— BEGIN —

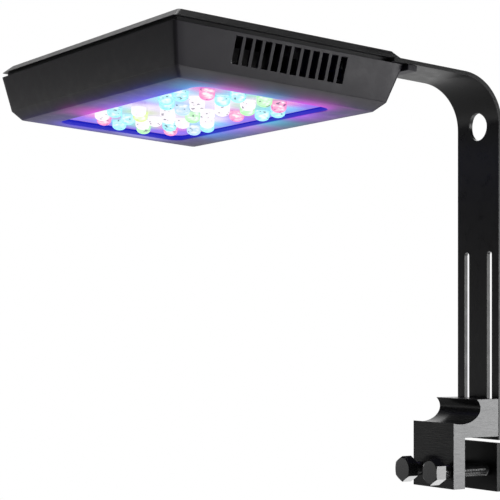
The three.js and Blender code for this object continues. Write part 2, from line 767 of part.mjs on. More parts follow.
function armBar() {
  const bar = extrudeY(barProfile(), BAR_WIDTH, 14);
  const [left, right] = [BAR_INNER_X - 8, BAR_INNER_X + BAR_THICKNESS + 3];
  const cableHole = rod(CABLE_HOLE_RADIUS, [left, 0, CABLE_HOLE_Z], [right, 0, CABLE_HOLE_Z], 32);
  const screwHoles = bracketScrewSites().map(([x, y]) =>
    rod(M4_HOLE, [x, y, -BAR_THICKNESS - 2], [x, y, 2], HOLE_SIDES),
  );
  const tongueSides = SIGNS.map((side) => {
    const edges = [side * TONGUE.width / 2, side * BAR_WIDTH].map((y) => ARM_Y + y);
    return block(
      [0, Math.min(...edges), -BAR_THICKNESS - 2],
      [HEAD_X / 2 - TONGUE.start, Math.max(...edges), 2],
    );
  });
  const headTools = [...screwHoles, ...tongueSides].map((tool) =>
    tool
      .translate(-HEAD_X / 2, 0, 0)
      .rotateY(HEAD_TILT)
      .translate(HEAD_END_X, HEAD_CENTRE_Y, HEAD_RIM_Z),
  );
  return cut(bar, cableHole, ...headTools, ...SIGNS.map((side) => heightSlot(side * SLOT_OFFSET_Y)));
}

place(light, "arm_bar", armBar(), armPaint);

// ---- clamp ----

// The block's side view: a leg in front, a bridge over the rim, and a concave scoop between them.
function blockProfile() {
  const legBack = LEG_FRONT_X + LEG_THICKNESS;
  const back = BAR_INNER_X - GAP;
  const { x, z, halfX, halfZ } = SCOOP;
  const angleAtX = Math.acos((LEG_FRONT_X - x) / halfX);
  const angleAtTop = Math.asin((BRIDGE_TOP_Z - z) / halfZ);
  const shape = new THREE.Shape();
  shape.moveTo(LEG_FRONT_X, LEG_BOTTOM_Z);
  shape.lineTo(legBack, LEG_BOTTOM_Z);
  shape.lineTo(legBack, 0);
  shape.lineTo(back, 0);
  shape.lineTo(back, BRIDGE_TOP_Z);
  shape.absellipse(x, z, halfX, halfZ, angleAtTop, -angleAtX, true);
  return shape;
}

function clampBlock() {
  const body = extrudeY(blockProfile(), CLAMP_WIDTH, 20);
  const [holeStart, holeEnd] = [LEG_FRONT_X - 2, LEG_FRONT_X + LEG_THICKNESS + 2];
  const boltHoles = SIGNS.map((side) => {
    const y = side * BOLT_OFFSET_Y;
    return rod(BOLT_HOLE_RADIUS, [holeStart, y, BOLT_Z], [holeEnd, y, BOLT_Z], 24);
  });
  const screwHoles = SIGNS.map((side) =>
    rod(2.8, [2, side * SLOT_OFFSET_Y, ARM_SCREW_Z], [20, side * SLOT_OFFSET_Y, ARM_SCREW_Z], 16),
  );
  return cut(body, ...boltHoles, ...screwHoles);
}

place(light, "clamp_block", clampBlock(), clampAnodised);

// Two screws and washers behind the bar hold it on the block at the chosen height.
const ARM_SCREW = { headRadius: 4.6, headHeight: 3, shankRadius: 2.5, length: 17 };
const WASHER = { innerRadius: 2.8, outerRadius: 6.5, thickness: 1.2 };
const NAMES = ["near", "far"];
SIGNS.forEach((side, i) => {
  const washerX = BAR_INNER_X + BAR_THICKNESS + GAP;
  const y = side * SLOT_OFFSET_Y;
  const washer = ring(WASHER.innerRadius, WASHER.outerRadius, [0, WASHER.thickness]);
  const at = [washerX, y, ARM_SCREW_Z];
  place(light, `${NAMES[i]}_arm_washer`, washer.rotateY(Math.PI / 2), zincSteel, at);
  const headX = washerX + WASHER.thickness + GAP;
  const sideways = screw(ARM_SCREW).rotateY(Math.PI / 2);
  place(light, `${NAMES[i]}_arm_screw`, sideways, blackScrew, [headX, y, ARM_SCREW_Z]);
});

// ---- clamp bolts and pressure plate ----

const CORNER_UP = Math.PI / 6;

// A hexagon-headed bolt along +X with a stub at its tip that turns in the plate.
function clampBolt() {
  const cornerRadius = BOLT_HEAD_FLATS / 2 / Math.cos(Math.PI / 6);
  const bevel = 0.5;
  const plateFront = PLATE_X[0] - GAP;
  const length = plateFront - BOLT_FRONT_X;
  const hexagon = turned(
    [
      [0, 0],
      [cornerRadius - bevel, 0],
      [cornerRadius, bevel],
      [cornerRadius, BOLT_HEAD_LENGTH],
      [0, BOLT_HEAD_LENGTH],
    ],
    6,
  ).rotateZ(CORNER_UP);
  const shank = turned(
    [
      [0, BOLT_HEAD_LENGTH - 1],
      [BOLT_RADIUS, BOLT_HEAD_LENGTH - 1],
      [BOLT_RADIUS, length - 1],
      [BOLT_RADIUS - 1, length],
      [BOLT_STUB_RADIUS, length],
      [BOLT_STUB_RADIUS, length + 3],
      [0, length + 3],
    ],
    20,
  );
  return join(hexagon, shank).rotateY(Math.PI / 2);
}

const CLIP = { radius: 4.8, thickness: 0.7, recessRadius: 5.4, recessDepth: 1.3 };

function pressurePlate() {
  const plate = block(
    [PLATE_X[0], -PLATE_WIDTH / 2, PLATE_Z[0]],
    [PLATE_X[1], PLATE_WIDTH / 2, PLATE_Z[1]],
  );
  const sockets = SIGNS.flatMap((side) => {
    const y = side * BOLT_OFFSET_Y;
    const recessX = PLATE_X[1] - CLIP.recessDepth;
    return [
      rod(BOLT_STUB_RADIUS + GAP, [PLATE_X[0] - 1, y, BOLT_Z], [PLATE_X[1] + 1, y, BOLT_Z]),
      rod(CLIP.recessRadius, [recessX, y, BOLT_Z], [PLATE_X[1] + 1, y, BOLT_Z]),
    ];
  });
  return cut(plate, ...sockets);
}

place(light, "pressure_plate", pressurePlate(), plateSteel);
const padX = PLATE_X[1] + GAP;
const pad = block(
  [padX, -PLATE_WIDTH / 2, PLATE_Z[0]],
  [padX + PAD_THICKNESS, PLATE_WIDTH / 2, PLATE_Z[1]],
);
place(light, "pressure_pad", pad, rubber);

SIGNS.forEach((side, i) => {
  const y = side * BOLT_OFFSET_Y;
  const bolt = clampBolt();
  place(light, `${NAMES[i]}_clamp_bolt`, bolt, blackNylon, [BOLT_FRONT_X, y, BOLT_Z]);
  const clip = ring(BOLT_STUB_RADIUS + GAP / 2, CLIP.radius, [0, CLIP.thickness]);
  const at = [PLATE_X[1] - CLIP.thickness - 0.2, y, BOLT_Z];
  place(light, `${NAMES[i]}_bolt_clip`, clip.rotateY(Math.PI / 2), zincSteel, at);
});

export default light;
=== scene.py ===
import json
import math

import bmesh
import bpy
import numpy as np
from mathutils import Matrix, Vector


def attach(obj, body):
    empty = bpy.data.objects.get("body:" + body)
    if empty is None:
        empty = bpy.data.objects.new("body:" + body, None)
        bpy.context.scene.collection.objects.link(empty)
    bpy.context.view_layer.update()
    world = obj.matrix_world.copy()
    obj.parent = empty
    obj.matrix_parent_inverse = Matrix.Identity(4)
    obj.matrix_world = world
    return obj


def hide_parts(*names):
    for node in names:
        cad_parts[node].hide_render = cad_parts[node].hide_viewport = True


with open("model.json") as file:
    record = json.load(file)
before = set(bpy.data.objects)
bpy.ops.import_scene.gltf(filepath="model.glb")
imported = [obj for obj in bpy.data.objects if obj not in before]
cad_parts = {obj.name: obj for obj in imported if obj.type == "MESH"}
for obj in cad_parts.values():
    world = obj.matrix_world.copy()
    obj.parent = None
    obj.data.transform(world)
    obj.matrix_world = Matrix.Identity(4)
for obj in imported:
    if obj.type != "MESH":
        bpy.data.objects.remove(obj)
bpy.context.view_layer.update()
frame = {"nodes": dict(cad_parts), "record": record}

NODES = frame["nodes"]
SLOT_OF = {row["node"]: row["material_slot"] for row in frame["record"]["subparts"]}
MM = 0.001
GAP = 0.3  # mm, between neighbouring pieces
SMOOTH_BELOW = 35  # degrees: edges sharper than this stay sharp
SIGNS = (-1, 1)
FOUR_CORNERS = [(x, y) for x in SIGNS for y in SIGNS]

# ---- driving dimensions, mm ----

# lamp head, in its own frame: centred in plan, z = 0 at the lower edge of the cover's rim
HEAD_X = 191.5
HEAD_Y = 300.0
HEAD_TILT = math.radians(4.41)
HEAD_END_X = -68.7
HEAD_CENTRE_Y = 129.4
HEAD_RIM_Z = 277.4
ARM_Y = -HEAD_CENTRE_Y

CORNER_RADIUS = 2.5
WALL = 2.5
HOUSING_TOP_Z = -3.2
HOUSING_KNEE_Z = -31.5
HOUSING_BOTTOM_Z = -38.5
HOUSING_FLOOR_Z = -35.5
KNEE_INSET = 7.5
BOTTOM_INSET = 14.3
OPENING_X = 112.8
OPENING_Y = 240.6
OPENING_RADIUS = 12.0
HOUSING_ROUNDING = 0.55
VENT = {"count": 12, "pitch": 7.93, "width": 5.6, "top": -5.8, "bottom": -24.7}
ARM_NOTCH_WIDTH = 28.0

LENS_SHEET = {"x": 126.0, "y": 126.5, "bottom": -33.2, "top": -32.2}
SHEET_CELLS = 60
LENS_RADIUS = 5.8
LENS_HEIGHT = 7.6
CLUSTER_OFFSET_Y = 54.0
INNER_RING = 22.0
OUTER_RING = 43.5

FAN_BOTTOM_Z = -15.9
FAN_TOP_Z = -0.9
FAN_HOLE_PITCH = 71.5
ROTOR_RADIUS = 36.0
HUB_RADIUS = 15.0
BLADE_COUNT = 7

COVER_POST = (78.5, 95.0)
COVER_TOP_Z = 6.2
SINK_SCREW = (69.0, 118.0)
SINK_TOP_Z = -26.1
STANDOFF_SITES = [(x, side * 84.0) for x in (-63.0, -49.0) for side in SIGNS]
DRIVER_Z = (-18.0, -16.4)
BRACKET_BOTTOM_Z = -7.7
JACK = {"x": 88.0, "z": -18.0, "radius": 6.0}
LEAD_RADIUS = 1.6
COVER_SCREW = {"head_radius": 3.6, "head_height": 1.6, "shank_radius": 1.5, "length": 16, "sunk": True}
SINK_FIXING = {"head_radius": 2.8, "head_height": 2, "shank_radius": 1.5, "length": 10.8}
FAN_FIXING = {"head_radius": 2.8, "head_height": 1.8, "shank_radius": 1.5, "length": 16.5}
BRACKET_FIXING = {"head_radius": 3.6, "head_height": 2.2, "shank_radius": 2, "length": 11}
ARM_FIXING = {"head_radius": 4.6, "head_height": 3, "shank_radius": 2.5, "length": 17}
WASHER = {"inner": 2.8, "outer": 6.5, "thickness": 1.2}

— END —
— BEGIN —

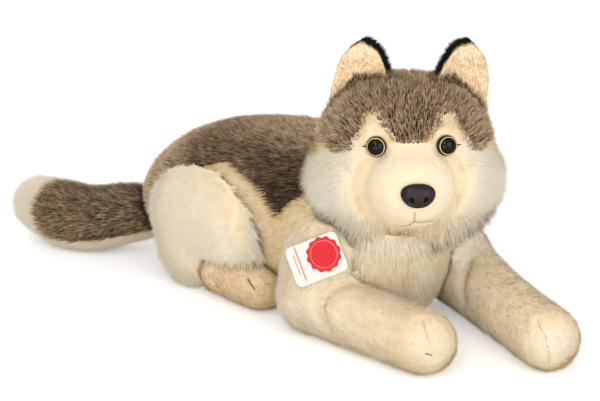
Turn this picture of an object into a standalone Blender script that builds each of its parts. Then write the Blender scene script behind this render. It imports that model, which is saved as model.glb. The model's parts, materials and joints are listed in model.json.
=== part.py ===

— END —
— BEGIN —

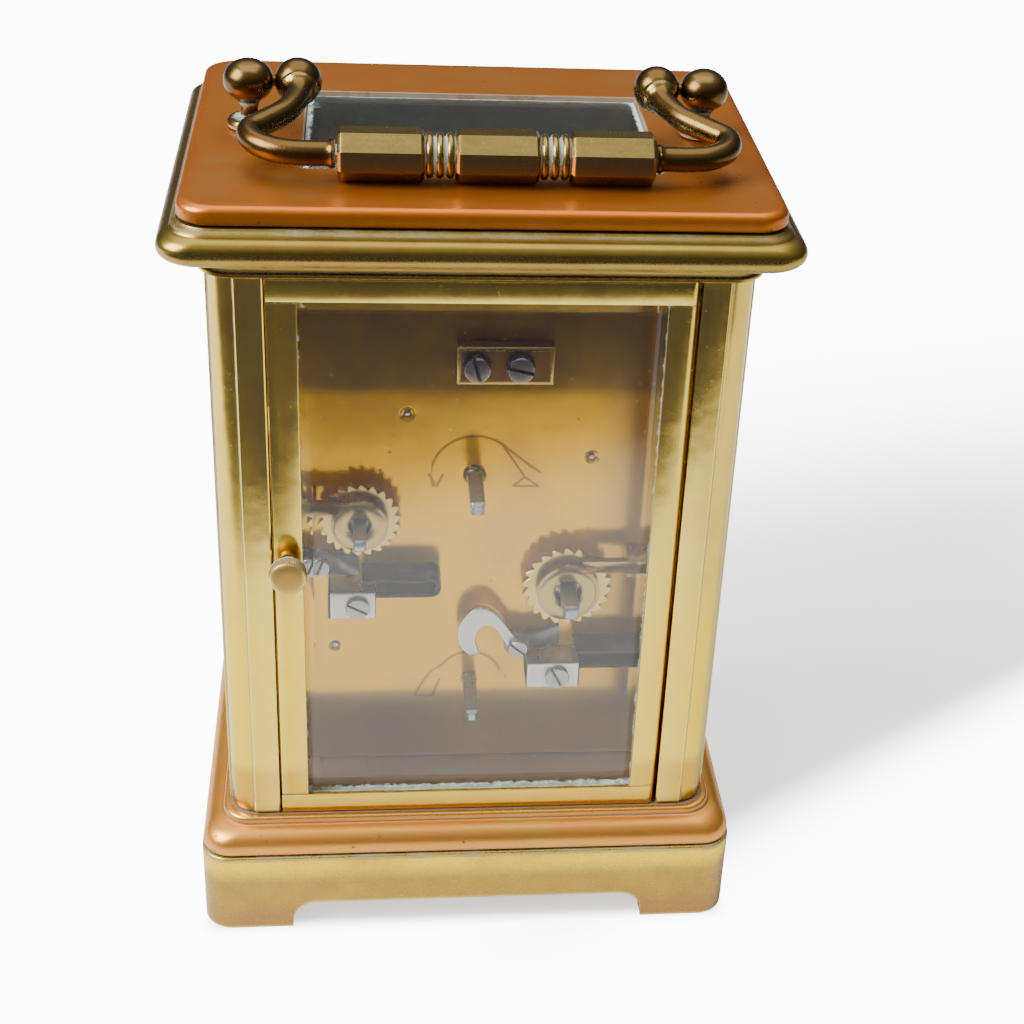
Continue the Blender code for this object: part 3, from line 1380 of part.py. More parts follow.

— END —

Goal of the exercise ▸ Starting at the line that contains "const clip = ring(BOLT_STUB_RADIUS" and ending at the line that contains "obj.matrix_parent_inverse = Matrix.Identity(4)", retype each line exactly; omit everything outside that range.

Written answer ▸
  const clip = ring(BOLT_STUB_RADIUS + GAP / 2, CLIP.radius, [0, CLIP.thickness]);
  const at = [PLATE_X[1] - CLIP.thickness - 0.2, y, BOLT_Z];
  place(light, `${NAMES[i]}_bolt_clip`, clip.rotateY(Math.PI / 2), zincSteel, at);
});

export default light;
=== scene.py ===
import json
import math

import bmesh
import bpy
import numpy as np
from mathutils import Matrix, Vector


def attach(obj, body):
    empty = bpy.data.objects.get("body:" + body)
    if empty is None:
        empty = bpy.data.objects.new("body:" + body, None)
        bpy.context.scene.collection.objects.link(empty)
    bpy.context.view_layer.update()
    world = obj.matrix_world.copy()
    obj.parent = empty
    obj.matrix_parent_inverse = Matrix.Identity(4)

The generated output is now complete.